Last updated: January 14, 2023\4

---

1. Explain why the direct use of a linear combination of predictors is not appropriate for the logistic regression model.

Answer: A logistic regression model will require the probability that an event occurs. The range of a linear combination of predictors could be $(-\infty, \infty)$, which is inconsistent with probabilities.

---

3. If the odds of an event are 1/3, what is the probability of the event?

Answer: 1/4

We can write the definition of the odds and solve for the probability.  
Let o = odds and p = probability of event

Then

$o = \frac{p}{1-p}$

$o(1-p)=p$  
$o-op=p$  
$p+op=o$  
$p(1+o)=o$  
$p=\frac{o}{1+o}$

Plugging in,

$p = \frac{1/3}{1+1/3} = 1/4$

---

5. True or False: The parameters that maximize the likelihood will also maximize the log-likelihood.


Answer: True

This follows because the `log()` function is monotonically increasing.

---

9. In gradient descent, does it always make sense to use a large step size? Explain your answer.


Answer: No. 

If the step size is ''too large'' the update step might move the next parameter estimate away from the extrema.

---

10. In computing the gradient of the log-likelihood, we made a substitution for the event probability. Show that their representations below are equivalent.

Expression I

$
\frac{exp(\beta_0 + \beta_1 x_{i1} + \ldots + \beta_{p} x_{ip})}{1+exp(\beta_0 + \beta_1 x_{i1} + \ldots + \beta_{p} x_{ip})}
$

Expression II

$
\frac{1}{1+exp(-(\beta_0 + \beta_1 x_{i1} + \ldots + \beta_{p} x_{ip}))}
$


Answer:

This can be shown by multiplying the numerator and denominator of Expression II by the factor:

$exp(\beta_0 + \beta_1 x_{i1} + \ldots + \beta_{p} x_{ip})$

If we call the factor $a$, then

this uses the property that $e^a e^{-a} = e^{a+(-a)}=1$

---

13. True or False: When the logistic regression parameter estimates are computed with gradient descent, we should expect them to be very different from estimates derived by a statistical package like `statsmodels`.

Answer: False

We should expect the result from a package to yield similar or identical results to gradient descent.

---

15. Using the `sklearn` module, fit a logistic regression model to this dataset: $\{(3,0),(3.2,0),(4,1)\}$. Show your code and print the intercept and slope coefficient estimates.

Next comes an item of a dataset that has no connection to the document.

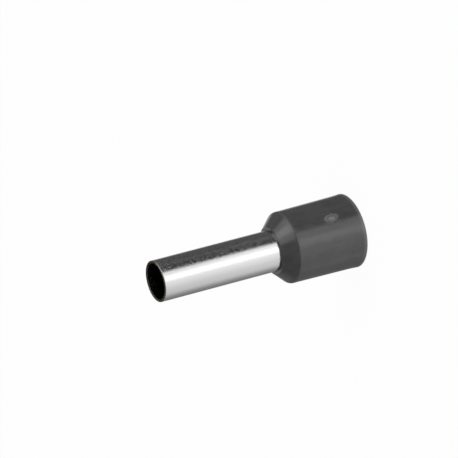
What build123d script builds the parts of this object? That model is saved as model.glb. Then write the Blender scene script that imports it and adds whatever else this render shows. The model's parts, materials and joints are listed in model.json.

For a predictor value of 6, what is the predicted target?

Answer: The code below will accomplish the task:

In [1]:
import numpy as np
from sklearn.linear_model import LogisticRegression

In [2]:
data = np.array([[3,0],[3.2,0],[4,1]])
data

array([[3. , 0. ],
       [3.2, 0. ],
       [4. , 1. ]])

In [3]:
reg = LogisticRegression().fit(data[:,0].reshape(-1, 1), 
                               data[:,1])

In [4]:
reg.intercept_

array([-2.5127071])

In [5]:
reg.coef_

array([[0.53268991]])

In [6]:
reg.predict(np.array([6]).reshape(-1,1))

array([1.])

---

16. Explain the difference between the `sklearn` functions `predict()` and `predict_proba()`. Specifically, when would it make sense to use each of them?

Answer:

The `predict_proba()` function will produce a predicted probability.  
This probability can be thresholded at cutoff 0.5 to produce predicted labels.  
This function is useful, for example, if a different threshold might be applied to determine the predicted label.

The `predict()` function will produce a predicted label.  
This can be useful for producing a confusion matrix, for example,
where the probability cutoff is 0.5.


---

18. A logistic regression model was applied to a live dataset. The  resulting precision was deemed too low by product leadership. What can be done to the probability threshold to produce a higher precision?

Answer:

Setting a higher probability threshold may increase the precision, as the hurdle to predict a positive label will be higher.  
This may reduce the number of false positives.

---